Who may issue Security Tokens?
- Entities registered as Reporting Issuers defined under section
86(1) of the Securities Act as an issuer:
- who by way of a prospectus, has made an offer of securities either before or after the commencement of the Securities Act;
- who has made a takeover offer by way of an exchange of securities or similar procedure;
- whose securities are listed on a securities exchange in Mauritius; or
- who has not less than 100 shareholders;
- Collective Investment Schemes authorised as Expert Funds or Professional Collective Investment Schemes;
- Any such other issuer as may be deemed appropriate by the FSC.
Security Token trading systems
The FSC shall license Security Token trading systems. Thus, any person wishing to establish, maintain or operate a system for the trading of Security Tokens in Mauritius shall apply for a Trading Securities System (TSS) licence.
A TSS may, in accordance with the Securities Act and with all other applicable law, make rules for or with respect to the operation of the TSS. Prior to the granting of the licence, the FSC shall ensure that the rules of the TSS include the following:
- The types of Security Tokens that will be traded on the TSS;
- The client on boarding process including customer due diligence checks, admission criteria and other procedures to trade on the TSS;
- The listing process and the minimum listing requirements;
- The order execution rules;
- The arrangements put in place for the safekeeping of the Security Tokens and fiat currency;
- Details regarding whether access to trading information is equitable for all investors;
- Post trade reporting and publication;
- Compliance with prudential and other requirements designed to support the operations of the TSS and reduce the risk of non-completion of transactions;
- Procedures in cases of trading disruptions;
- The arrangements made by the TSS for the monitoring, surveillance and supervision of the TSS to ensure fairness, efficiency, transparency and investor protection as well as compliance with the Securities Act;
- Governance, internal controls and risk management procedures put in place;
- Cybersecurity measures put in place;
- AML/CTF systems in place; and
- Arrangements to ensure compliance with applicable laws and regulations of the jurisdiction in which the Security Tokens will be offered for trading, where appropriate.

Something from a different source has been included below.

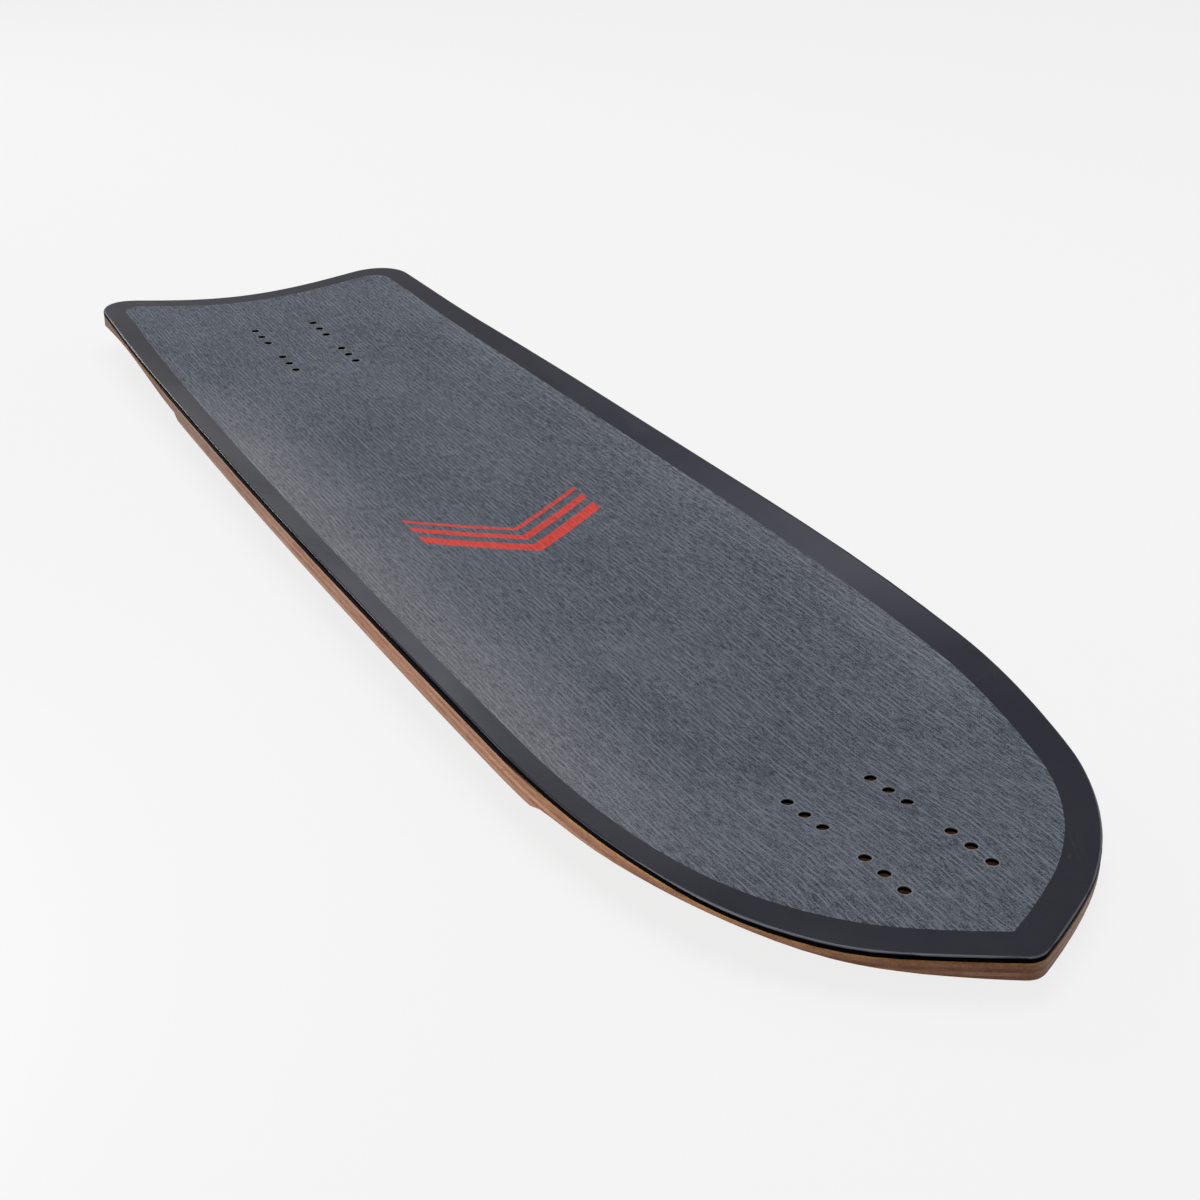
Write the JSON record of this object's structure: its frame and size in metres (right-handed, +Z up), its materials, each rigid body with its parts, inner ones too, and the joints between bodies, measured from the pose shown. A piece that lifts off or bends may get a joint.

Other requirements for setting up a TSS
- a minimum stated unimpaired capital of 35 million rupees or an equivalent amount held in fiat currency;
- subscription to an adequate professional indemnity insurance policy which shall indemnify the TSS, its employees and any person acting on its behalf against liability for any act, error or omission in the conduct of its operations.
- compliance with all legal requirements, including the relevant and applicable Principles for Financial Market Infrastructures issued by the Committee on Payments and Market Infrastructures of the International Organization of Securities Commissions;
- management and control in Mauritius;
- adequate office premises and IT infrastructure from which the TSS's core functions will be performed in Mauritius;
- Management by a Board of directors of which at least 30% will be independent directors and at least one director will be resident in Mauritius;
- appointment of an external and independent competent third party to undertake an audit of the TSS's IT systems and processes at least once every year;
- development and application of proper safeguards to ensure that the TSS's systems and networks are fully protected, consequently limiting or containing the impact of a possible cybersecurity breach;
- appointment of a Chief Technology Officer responsible for establishing, maintaining and overseeing the internal cybersecurity architecture of the TSS, including a self-assessment, at least once every year, to examine the probability of a cyber-attack, and other threats affecting the cyber security of the TSS as well as the impact or magnitude of such attack;
- appointment of duly licensed custodians to hold both the Security Tokens and fiat currency.
The content of this article is intended to provide a general guide to the subject matter. Specialist advice should be sought about your specific circumstances.